Verdrehtes Familienglück

Woody Harrelson überzeugt in der Tragikomödie "Wilson - Der Weltverbesserer" als neurotischer, urkomischer Misanthrop, der den Traum von Familie nicht aufgeben will.
von  Heidi Reutter
Wilson (Woody Harrelson) ist ein wunderbar schräger Typ.
Wilson (Woody Harrelson) ist ein wunderbar schräger Typ. © 2017 Twentieth Century Fox
Hollywood liebt Superhelden und Superstars - und es liebt Antihelden. Underdogs, die im Leben immer wieder gescheitert sind und ihr Glück erst noch finden müssen. Als Zuschauer lässt sich in solchen Filmen wunderbar mitfiebern, ob das Unternehmen am Ende gelingt. Eine Geschichte über das Scheitern und die Suche nach den ersehnten Träumen erzählt auch Regisseur
Craig Johnson ("The Skeleton Twins", 2014) sehr gelungen in "Wilson - Der Weltverbesserer". Wie konnte es nur soweit kommen? Diese Frage stellt sich Wilson (Woody Harrelson), der mit seinem Hund mehr recht als schlecht in einer bescheidenen Behausung wohnt. Sein Leben hat er sich weiß Gott anders vorgestellt, eher bunt und in Cinemascope. Stattdessen ist sein Leben: "einsam und erbärmlich". Das geht so weit, dass der Menschenhasser andere Hunde im Park verzweifelt an sich presst und sie zum Entsetzen ihrer Besitzer kaum mehr loslassen will. Fremden drängt er ungefragt seine ehrliche Meinung auf, denn: "Warum schweigen die Leute bloß immer? Das ist ja, als wäre man tot." Als sein Vater stirbt, gerät der seltsame Misanthrop endgültig ins Wanken.
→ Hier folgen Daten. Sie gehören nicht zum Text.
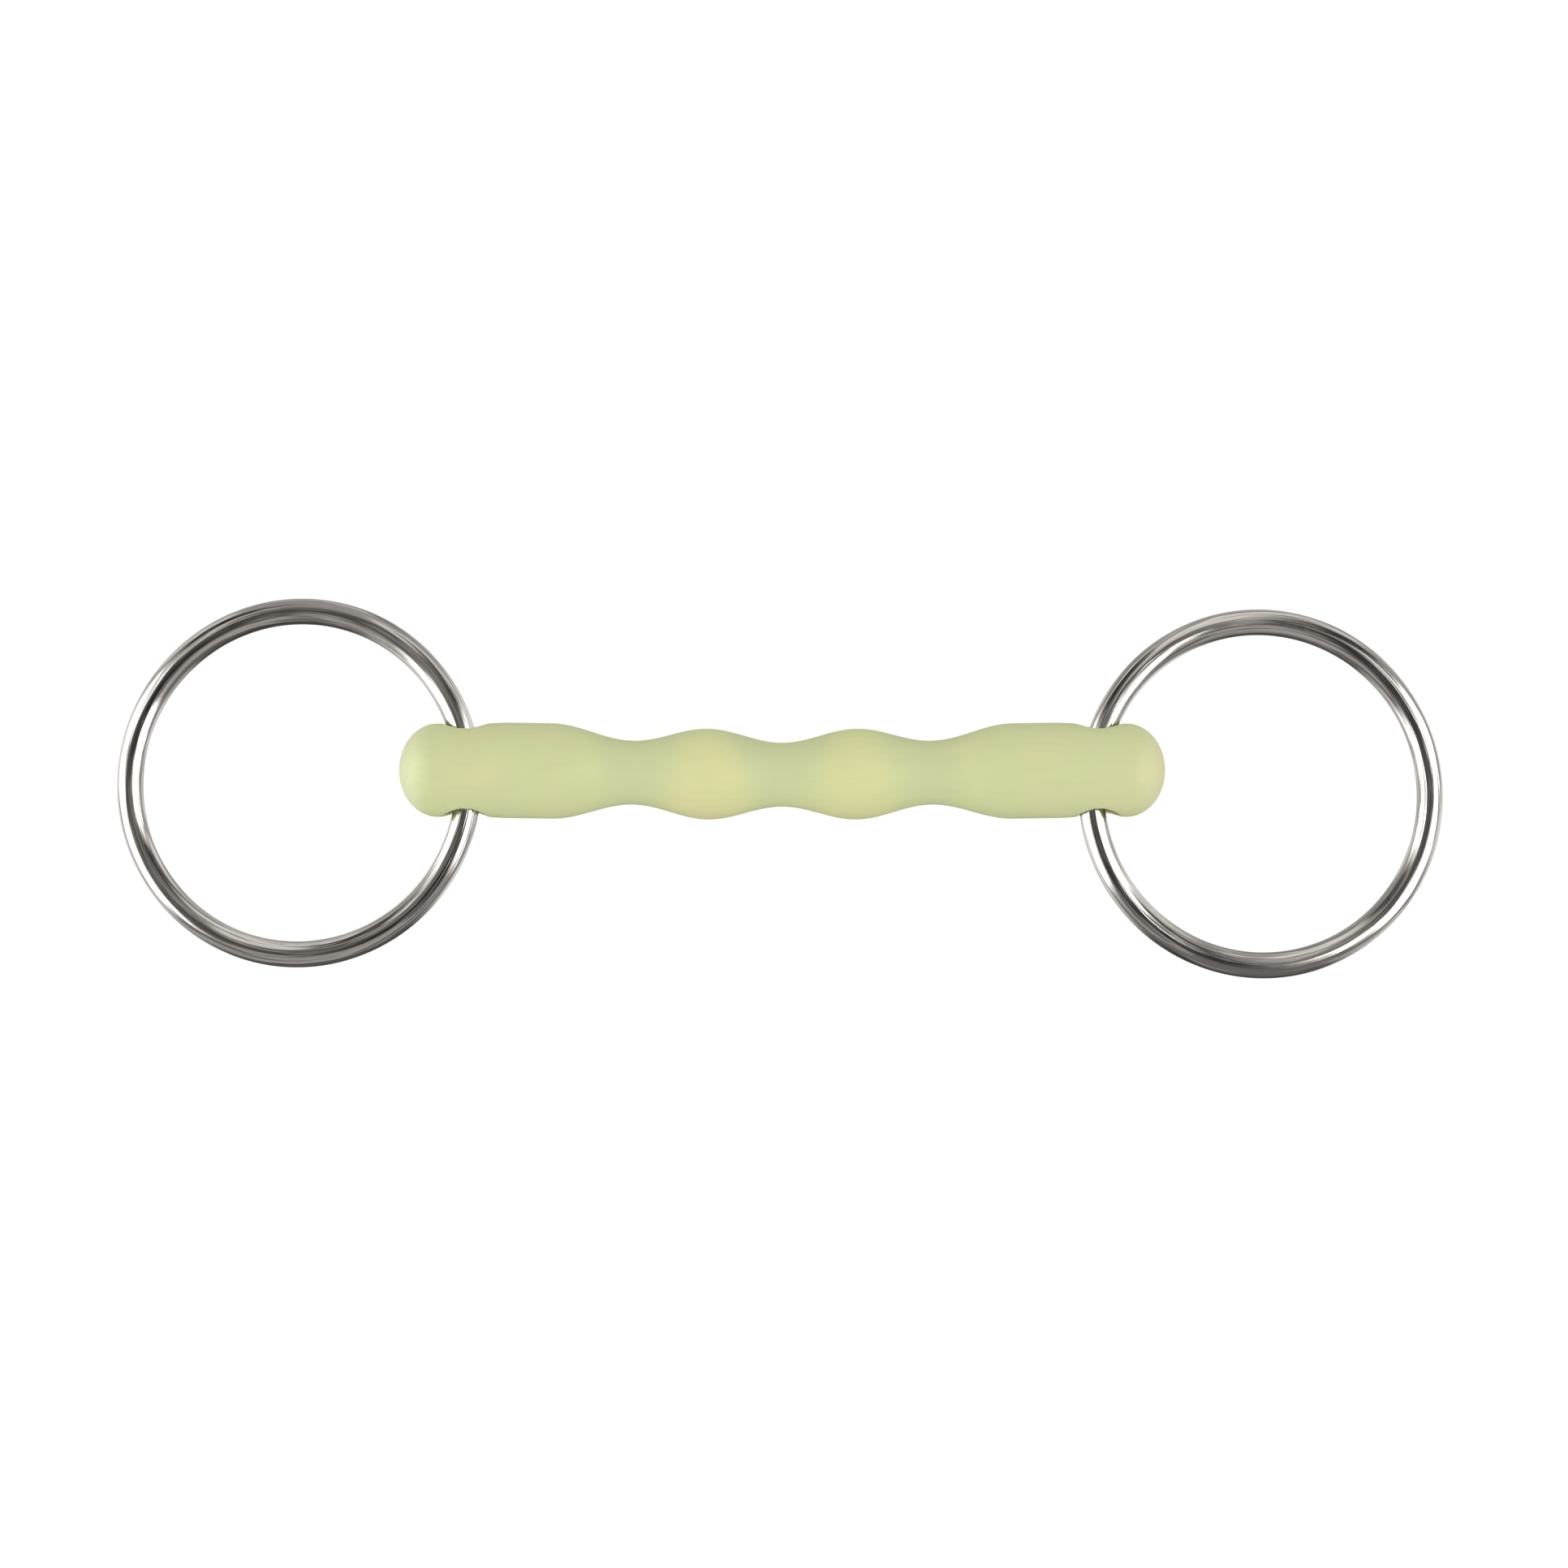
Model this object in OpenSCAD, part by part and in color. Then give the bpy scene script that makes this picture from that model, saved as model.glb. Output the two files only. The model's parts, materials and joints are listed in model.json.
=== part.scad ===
// Loose ring snaffle bit with a flexible, rippled one-piece mouthpiece, lying on a table.
// X runs along the mouthpiece, Y along the two ring holes and Z up. The origin is on the
// table, under the middle of the mouthpiece. The rings droop until their far edges touch.

/* [Mouthpiece] */
// Distance between the axes of the two ring holes
hole_span = 132.6; // [124:0.2:150]
// Length of the rounded end outside each hole axis
end_length = 13.9; // [12.5:0.1:20]
// Diameter of the two thick barrels
barrel_d = 20; // [19:0.5:24]
// Diameter at the ring holes
neck_d = 19.2; // [18.6:0.2:19]
// Diameter of the rounded ends beside the ring holes
bulb_d = 19.6; // [19:0.2:22]
// Diameter of the two middle ripples
lobe_d = 19; // [16:0.5:20]
// Diameter of the three waists between the ripples
waist_d = 13.4; // [12:0.2:16]
// Distance along the bar from a waist to the next ripple
ripple_pitch = 15.6; // [13:0.1:16]

/* [Ring holes] */
// Diameter of the ring hole at its throat
throat_d = 8.5; // [8:0.1:8.7]
// Diameter that the ring hole flares to at the surface
flare_d = 9.4; // [9:0.1:10.4]
// Outer diameter of the steel bush in the hole
bush_d = 10.4; // [10.2:0.1:11]
// Length of the steel bush
bush_length = 13; // [11:0.5:14]

/* [Rings] */
// Inside diameter of a ring
ring_inner_d = 66.8; // [60:0.2:80]
// Diameter of the round wire
wire_d = 5.5; // [5:0.1:6]
// How far the left ring's wire is pushed inwards from the axis of its hole
left_ring_push = 0.65; // [0:0.05:1.55]
// How far the left ring's centre lies along its hole, from the middle of the hole
left_ring_along = -2.3; // [-5:0.1:5]
// How far the right ring's wire is pushed inwards from the axis of its hole
right_ring_push = 1.55; // [0:0.05:1.55]
// How far the right ring's centre lies along its hole, from the middle of the hole
right_ring_along = -4.6; // [-5:0.1:5]

/* [Cable] */
// Diameter of one wire of the seven-wire cable
strand_d = 0.78; // [0.6:0.02:0.78]
// Length in which an outer wire makes one turn about the core
lay_length = 20; // [15:1:30]
// Length of the crimped ferrule that closes each loop
ferrule_length = 10; // [8:0.5:12]

/* [Hidden] */
$fn = 96;

urethane = [0.83, 0.85, 0.64];
steel = [0.72, 0.72, 0.70];
cable_steel = [0.60, 0.61, 0.62];

// Gaps between pieces: fit is a running or moulded fit, slack keeps the cable off the bush
fit = 0.05;
slack = 0.34;
// How far neighbouring pockets run into each other, and cutters past what they cut
overlap = 0.5;

mouth_z = barrel_d / 2;
hole_x = hole_span / 2;
ring_r = (ring_inner_d + wire_d) / 2;

// The cable: six wires round a core, looped round each bush and closed by a ferrule
strand_gap = 0.04;
wire_spacing = strand_d + strand_gap;
cable_r = wire_spacing + strand_d / 2;
groove_depth = 0.25;
groove_margin = 0.6;
groove_r = bush_d / 2 - groove_depth;
groove_half_width = cable_r + groove_margin;
loop_r = groove_r + slack + cable_r;
channel_r = loop_r - bush_d / 2 + fit;
pair_z = cable_r + 2 * fit;
ferrule_wall = 1.1;
ferrule_to_hole = 11;
ferrule_end_x = hole_x - ferrule_to_hole;
// Bend radii of the cable before the ferrule and beyond it
sway_r = 12;
fork_r = 4;
sway_angle = acos(1 - pair_z / (2 * sway_r));
sway_start = ferrule_end_x - ferrule_length - 2 * sway_r * sin(sway_angle);
fork_gap = norm([ferrule_to_hole, pair_z + fork_r]);
fork_angle = asin((fork_r + loop_r) / fork_gap) - atan((pair_z + fork_r) / ferrule_to_hole);
fork_line = sqrt(pow(fork_gap, 2) - pow(fork_r + loop_r, 2));

function arc_length(r, angle) = r * angle * PI / 180;

// The cable's centreline from the middle of the bar to its right tail, as [length, turn]:
// straight, up to the ferrule's upper lane, through it, round the bush and back into it
route = [
    [sway_start, 0],
    [arc_length(sway_r, sway_angle), sway_angle],
    [arc_length(sway_r, sway_angle), -sway_angle],
    [ferrule_length, 0],
    [arc_length(fork_r, fork_angle), fork_angle],
    [fork_line, 0],
    [arc_length(loop_r, 180 + 2 * fork_angle), -180 - 2 * fork_angle],
    [fork_line, 0],
    [arc_length(fork_r, fork_angle), fork_angle],
    [ferrule_length, 0]
];

// Heading and place where each stretch of the route begins, and the way covered in it
function heading(i) = i == 0 ? 0 : heading(i - 1) + route[i - 1][1];
function begin(i) = i == 0 ? [0, 0] : begin(i - 1) + travel(heading(i - 1), route[i - 1], 1);
function bend_r(stretch) = stretch[0] / (stretch[1] * PI / 180);
function travel(h, stretch, t) =
    stretch[1] == 0
    ? t * stretch[0] * [cos(h), sin(h)]
    : bend_r(stretch) * [
        sin(h + t * stretch[1]) - sin(h),
        cos(h) - cos(h + t * stretch[1])
    ];
function route_length(i = 0) = i == len(route) ? 0 : route[i][0] + route_length(i + 1);

starts = [for (i = [0:len(route) - 1]) [begin(i), heading(i)]];
half_cable = route_length();

// Place [x, z] and heading of the cable at a distance s from the middle of the bar,
// negative to the left, where the route is the mirror image of the right half's
function stretch_at(s, i = 0) =
    i == len(route) - 1 || s <= route[i][0]
    ? [i, s / route[i][0]]
    : stretch_at(s - route[i][0], i + 1);
function place(s) =
    let (
        found = stretch_at(abs(s)),
        i = found[0],
        side = s < 0 ? -1 : 1,
        p = starts[i][0] + travel(starts[i][1], route[i], found[1])
    )
    [side * p[0], p[1], side * (starts[i][1] + found[1] * route[i][1])];

// The bar's outline from its middle to its right end, as [x, radius]: crests and waists
// joined by half waves of a cosine, then a blunt dome
barrel_start = 3.1 * ripple_pitch;
barrel_to_hole = 10;
hole_to_bulb = 5.5;
dome_start = hole_x + hole_to_bulb;
dome_length = end_length - hole_to_bulb;
dome_bluntness = 2.1;
stations = [
    [0, waist_d / 2],
    [ripple_pitch, lobe_d / 2],
    [2 * ripple_pitch, waist_d / 2],
    [barrel_start, barrel_d / 2],
    [hole_x - barrel_to_hole, barrel_d / 2],
    [hole_x, neck_d / 2],
    [dome_start, bulb_d / 2]
];
steps = 6;
dome_steps = 10;

function ease(a, b, t) = a + (b - a) * (1 - cos(180 * t)) / 2;
function dome(t) = sqrt(1 - pow(t, dome_bluntness));
half_outline = [
    for (i = [0:len(stations) - 2]) for (k = [0:steps - 1])
        let (a = stations[i], b = stations[i + 1], t = k / steps)
        [a[0] + (b[0] - a[0]) * t, ease(a[1], b[1], t)],
    for (k = [0:dome_steps - 1])
        let (t = sin(90 * k / dome_steps))
        [dome_start + dome_length * t, bulb_d / 2 * dome(t)]
];
last = len(half_outline) - 1;
bar_outline = [
    [0, -hole_x - end_length],
    for (i = [last:-1:1]) [half_outline[i][1], -half_outline[i][0]],
    for (i = [0:last]) [half_outline[i][1], half_outline[i][0]],
    [0, hole_x + end_length]
];

// Radius of the ring hole at a distance y from its throat
flare_reach = 10;
function hole_r(y) = throat_d / 2 + (flare_d - throat_d) / 2 * pow(y / flare_reach, 2);

module at_hole() {
    translate([hole_x, 0, mouth_z]) rotate([-90, 0, 0]) children();
}

module both_sides() {
    children();
    mirror([1, 0, 0]) children();
}

// The hourglass passage that the ring's wire runs through, over a half length
module passage(half_length) {
    rings = [for (k = [-6:6]) half_length * k / 6];
    rotate_extrude()
    polygon([[0, -half_length], for (y = rings) [hole_r(y), y], [0, half_length]]);
}

// The ferrule's outline, two lanes side by side, at a radius about each lane
module two_lanes(r) {
    square([2 * pair_z, 2 * r], center = true);
    for (side = [-1, 1]) translate([side * pair_z, 0]) circle(r = r, $fn = 48);
}

module ferrule_solid(gap) {
    translate([ferrule_end_x - ferrule_length - gap, 0, mouth_z])
    rotate([0, 90, 0])
    linear_extrude(ferrule_length + 2 * gap) two_lanes(cable_r + ferrule_wall + gap);
}

// The room that the moulding leaves for the cable: a straight run along the bar, then on
// each side the two lanes, the ferrule, the fork beyond it and the loop round the bush
module lanes_pocket() {
    translate([sway_start, 0, mouth_z])
    rotate([0, 90, 0])
    linear_extrude(ferrule_end_x - sway_start + overlap) two_lanes(channel_r);
}

module loop_pocket() {
    pocket_r = loop_r + channel_r;
    tangent = [hole_x - pocket_r * sin(fork_angle), pocket_r * cos(fork_angle)];
    mouth = [ferrule_end_x, pair_z + channel_r];
    translate([0, channel_r, mouth_z])
    rotate([90, 0, 0])
    linear_extrude(2 * channel_r) {
        polygon([mouth, tangent, [tangent[0], -tangent[1]], [mouth[0], -mouth[1]]]);
        translate([hole_x, 0]) circle(r = pocket_r);
    }
}

module straight_run() {
    translate([-sway_start - overlap, 0, mouth_z])
    rotate([0, 90, 0])
    cylinder(r = channel_r, h = 2 * (sway_start + overlap));
}

module mouthpiece() {
    color(urethane)
    difference() {
        translate([0, 0, mouth_z]) rotate([0, 90, 0]) rotate_extrude() polygon(bar_outline);
        both_sides() {
            at_hole() passage(barrel_d / 2 + overlap);
            at_hole() cylinder(d = bush_d + 2 * fit, h = bush_length + 2 * fit, center = true);
            ferrule_solid(fit);
            lanes_pocket();
            loop_pocket();
        }
        straight_run();
    }
}

// One wire: a six-sided tube along the route, straight for the core and otherwise
// swept along the helix that it makes about the core, at a distance spacing from it
wire_sides = 6;
wire_rings = 100;
module wire(spacing, number) {
    tube = [
        for (i = [0:wire_rings])
            let (
                s = half_cable * (2 * i / wire_rings - 1),
                p = place(s),
                lay = 360 * s / lay_length + 60 * number,
                across = spacing * cos(lay),
                aside = spacing * sin(lay)
            )
            for (k = [0:wire_sides - 1])
                let (
                    a = 360 * k / wire_sides,
                    n = across + strand_d / 2 * cos(a),
                    b = aside + strand_d / 2 * sin(a)
                )
                [p[0] - n * sin(p[2]), b, mouth_z + p[1] + n * cos(p[2])]
    ];
    function at(i, k) = i * wire_sides + k % wire_sides;
    sides = [
        for (i = [0:wire_rings - 1]) for (k = [0:wire_sides - 1])
            for (half = [0, 1])
                half == 0
                ? [at(i, k), at(i + 1, k), at(i + 1, k + 1)]
                : [at(i, k), at(i + 1, k + 1), at(i, k + 1)]
    ];
    left_end = [for (k = [0:wire_sides - 1]) at(0, k)];
    right_end = [for (k = [wire_sides - 1:-1:0]) at(wire_rings, k)];
    color(cable_steel) polyhedron(tube, concat(sides, [left_end, right_end]));
}

module ferrule() {
    color(steel)
    difference() {
        ferrule_solid(0);
        translate([ferrule_end_x - ferrule_length - overlap, 0, mouth_z])
        rotate([0, 90, 0])
        linear_extrude(ferrule_length + 2 * overlap) two_lanes(cable_r + fit);
    }
}

// A grooved eyelet: the passage through it flares, and the cable's loop lies round its groove
module bush() {
    half = bush_length / 2;
    bore = [for (k = [-5:5]) half * k / 5];
    wall = [
        [bush_d / 2, half],
        [bush_d / 2, groove_half_width],
        [groove_r, groove_half_width - groove_depth],
        [groove_r, groove_depth - groove_half_width],
        [bush_d / 2, -groove_half_width],
        [bush_d / 2, -half]
    ];
    color(steel) at_hole() rotate_extrude() polygon([for (y = bore) [hole_r(y), y], each wall]);
}

// A ring hangs in its hole and droops until its far edge meets the table
module ring(push, along) {
    out = ring_r - push;
    droop = asin((mouth_z - wire_d / 2) / (out + ring_r));
    color(steel)
    translate([hole_x, 0, mouth_z])
    rotate([0, droop, 0])
    translate([out, along, 0])
    rotate_extrude() translate([ring_r, 0]) circle(d = wire_d);
}

module cable_core() { wire(0, 0); }
module cable_wire(number) { wire(wire_spacing, number); }
module left_ferrule() { mirror([1, 0, 0]) ferrule(); }
module right_ferrule() { ferrule(); }
module left_bush() { mirror([1, 0, 0]) bush(); }
module right_bush() { bush(); }
module left_ring() { mirror([1, 0, 0]) ring(left_ring_push, left_ring_along); }
module right_ring() { ring(right_ring_push, right_ring_along); }

mouthpiece();
cable_core();
cable_wire(1);  // cable_wire_1
cable_wire(2);  // cable_wire_2
cable_wire(3);  // cable_wire_3
cable_wire(4);  // cable_wire_4
cable_wire(5);  // cable_wire_5
cable_wire(6);  // cable_wire_6
left_ferrule();
right_ferrule();
left_bush();
right_bush();
left_ring();
right_ring();
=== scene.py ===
import json
import math

import bpy
import numpy as np
from mathutils import Matrix, Vector

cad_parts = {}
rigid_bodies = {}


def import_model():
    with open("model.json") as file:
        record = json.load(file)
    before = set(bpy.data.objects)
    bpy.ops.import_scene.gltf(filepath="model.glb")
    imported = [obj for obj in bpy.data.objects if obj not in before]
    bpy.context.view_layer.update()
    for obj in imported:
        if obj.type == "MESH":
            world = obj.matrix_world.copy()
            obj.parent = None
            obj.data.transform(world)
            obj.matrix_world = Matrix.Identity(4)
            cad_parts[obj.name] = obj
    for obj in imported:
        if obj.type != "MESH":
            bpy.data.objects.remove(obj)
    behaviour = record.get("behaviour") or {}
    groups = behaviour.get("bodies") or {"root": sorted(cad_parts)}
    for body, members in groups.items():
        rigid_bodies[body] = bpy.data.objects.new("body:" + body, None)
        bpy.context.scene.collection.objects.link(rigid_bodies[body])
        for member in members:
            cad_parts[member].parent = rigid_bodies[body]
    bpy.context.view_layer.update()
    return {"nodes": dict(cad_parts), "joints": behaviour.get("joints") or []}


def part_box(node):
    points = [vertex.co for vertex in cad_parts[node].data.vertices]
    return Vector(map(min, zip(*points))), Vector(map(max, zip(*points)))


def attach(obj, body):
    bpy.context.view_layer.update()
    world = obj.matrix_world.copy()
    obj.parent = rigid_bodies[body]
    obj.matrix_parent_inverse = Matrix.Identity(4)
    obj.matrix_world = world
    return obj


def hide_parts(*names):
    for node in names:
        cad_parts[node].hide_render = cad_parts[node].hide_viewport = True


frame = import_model()

# ---------------------------------------------------------------- sizes, in metres
MM = 0.001
joints = {joint["name"]: joint for joint in frame["joints"]}
bar_low, bar_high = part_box("mouthpiece")
HOLE_X = joints["right_ring_swing"]["pos_m"][0]
MOUTH_Z = joints["right_ring_swing"]["pos_m"][2]
BAR_END = bar_high.x
BARREL_R = (bar_high.z - bar_low.z) / 2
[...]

Er beschließt, seine Ex-Frau Pippi (Laura Dern) ausfindig zu machen, die ihn vor 17 Jahren verlassen hat. In seiner verdrehten Wahrnehmung gibt er sich der Illusion hin, dass beide nochmal von vorne anfangen könnten. Dabei sind sie tatsächlich völlig zerstritten. Als es ihm gelingt, Pippi zu finden, überrascht den Einzelgänger eine entscheidende Nachricht - die, dass er Vater einer Teenager-Tochter ist. Pippi war schwanger, als sie Wilson verließ und hatte Claire (Isabella Amara) nach der Geburt zur Adoption freigegeben. Wieder vereint - wobei man dies alles andere als harmonisch bezeichnen dürfte - machen sich Wilson und Pippi auf, die verlorene Tochter zu finden. Für den Außenseiter Wilson beginnt damit ein neues Leben, geschürt von der Hoffnung auf eine richtige Familie
. Ein Wochenend-Trip zu Pippis perfider Schwester (Cheryl Hines) macht Wilsons Illusionen allerdings zunichte ... Regisseur Craig Johnson erzählt die Geschichte, die grob auf der satirischen Graphic Novel von Daniel Clowes (der auch das Drehbuch
geschrieben hat) basiert, mit Feingefühl und Humor. Schon mit "The Skeleton Twins" inszenierte der Amerikaner eine bittersüße Story, nämlich die zweier Geschwister, die sich erst zusammen umbringen wollen, dann aber wieder zueinanderfinden. Hollywood-Star
Woody Harrelson ("Die Tribute von Panem", "Zombieland", 2009), der gerne skurrile Rollen mit einer Affinität zum Abgrund übernimmt und sich selbst als Anarchist bezeichnet, spielt diesen pessimistischen Klugscheißer-Typen Wilson, der nichts auf die Reihe kriegt, mit Bravour. Seine spitze Zunge und radikale Ehrlichkeit sorgen dabei für viele Lacher. Zusammen mit Laura Dern ("The Master", "Der große Trip - Wild") gibt er ein hinreißendes, spleeniges Duo ab, mit dem das Publikum lachen und weinen mag. Ja, das Leben ist kein Wunschkonzert. Jedenfalls nicht für alle. Und das ist gut so. Denn so beschert es uns bewegende Geschichten wie die von "Wilson - Der Weltverbesserer", die witzig und tröstlich sind: Man muss dem Tragischen einfach immer etwas Komisches abgewinnen. Das wusste schon Woody Allen.